William Grant Bagley was born to Lawrence Miles Bagley and Margene Bailey Bagley on May 27, 1950, in Salt Lake City, Utah. His ancestors came from England, Wales, Ireland, Scotland, Sweden and Germany. He was a descendant of the fifth governor of Connecticut, John Webster. His paternal great grandfather was a Mormon pioneer from New Brunswick, Canada. From the age of nine he was raised in Oceanside, California, where his father was a long-serving mayor in the 1980s. His younger brother Pat Bagley became the notable Salt Lake Tribune editorial cartoonist[1] and they are the uncles of professional surfer Dusty Payne. Bagley attended Brigham Young University in 1967–68, and then he transferred to University of California at Santa Cruz (UCSC), where he obtained his B.A. in History in 1971. At Santa Cruz Bagley studied writing with Page Stegner and history with John Dizikes. He graduated from UCSC between Richard White and Patricia Limerick, two of the leading lights of the "New Western History." While at UCSC he received the California State Scholar and President's Scholar awards.[citation needed] He considered an integral part of his education a trip he took in 1969, on a homemade raft built of framing lumber and barrels, down the Mississippi River from Rock Island, Illinois to New Orleans.
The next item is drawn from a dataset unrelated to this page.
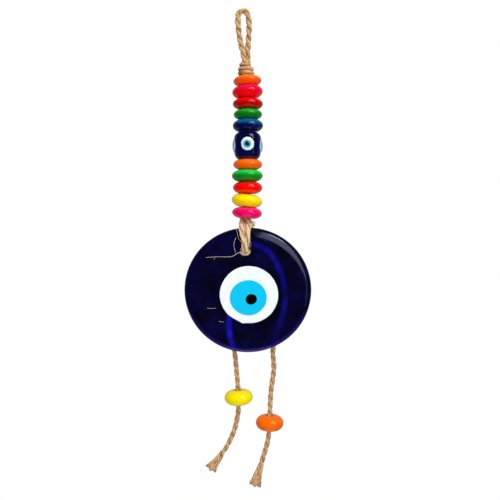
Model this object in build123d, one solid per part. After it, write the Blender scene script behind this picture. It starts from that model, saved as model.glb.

After graduation he spent three years in North Carolina studying the local Bluegrass music and culture, and playing in bands.

After college, Bagley worked as a laborer, carpenter, cabinet maker, and country musician for more than a decade. In 1979 he founded Groundhog Records to release his long-playing record, "The Legend of Jesse James." In 1982 he abandoned music and hard labor to take a writing position at Evans & Sutherland, a pioneering computer graphics firm. He worked in various high-tech ventures until 1995, when he started his career as a professional historian. He wrote more than twenty books. In 2008 historian David Roberts dubbed him the "sharpest of all thorns in the side of the Mormon historical establishment."[2]

Although he was raised as a member of The Church of Jesus Christ of Latter-day Saints (LDS Church), Bagley discontinued membership as an adult. He publicly stated that he "never believed the theology since [he] was old enough to think about it." However, he was friends with believers and considered himself a "heritage Mormon," valuing his pioneer lineage.[3]

In September 2014, the Utah State Historical Society granted Bagley its most prestigious honor as a Fellow, joining "the ranks of such luminaries as Dale Morgan, Wallace Stegner, Juanita Brooks, and Leonard Arrington.".[4] Western Writers of America gave Bagley its 2019 Owen Wister Award for Lifetime Contributions to Western Literature in 2019. He said it was "an expression of affection from my WWA friends that is appreciated and humbling, for it calls to mind the words 'I am not worthy!'"[5]

Bagley lived and worked in Salt Lake City, Utah, until his death in 2021.[6]


Publications


Bagley published extensively over the years and was still active at the time of his death. He was the author and editor of twenty books and of many articles and reviews in professional journals, such as the Western Historical Quarterly, Utah Historical Quarterly, Overland Journal, The Journal of Mormon History, and Montana The Magazine of Western History. His column, "History Matters", appeared every Sunday for four years (2000–2004) in The Salt Lake Tribune.[7]


Editorial work


He served as editor of News from the Plains, the newsletter of the Oregon-California Trails Association, for two years.[8] Continuing its hundred-year tradition of letting the people of the West recount their own history, in 1997 the Arthur H. Clark Company launched a new historical series, Kingdom in the West: The Mormons and the American Frontier. Bagley was editor of this projected 16-volume series.[9] The series presents essential source-documents that look at the West through Mormon eyes and the Mormons through Western eyes. Published volumes describe the Mexican–American War, the conquest of California and the gold rush, the Brigham Young pioneer party of 1847, European visitors to "Zion," Mormon polygamy, the Utah War, and the Mountain Meadows Massacre. Fifteen volumes have appeared, most recently Richard L. Saunders' Dale Morgan on the Mormons: Collected Works Part 2, 1949-1971 and William P. MacKinnon's At Sword's Point, Part 2: A Documentary History of the Utah War, 1858-1859.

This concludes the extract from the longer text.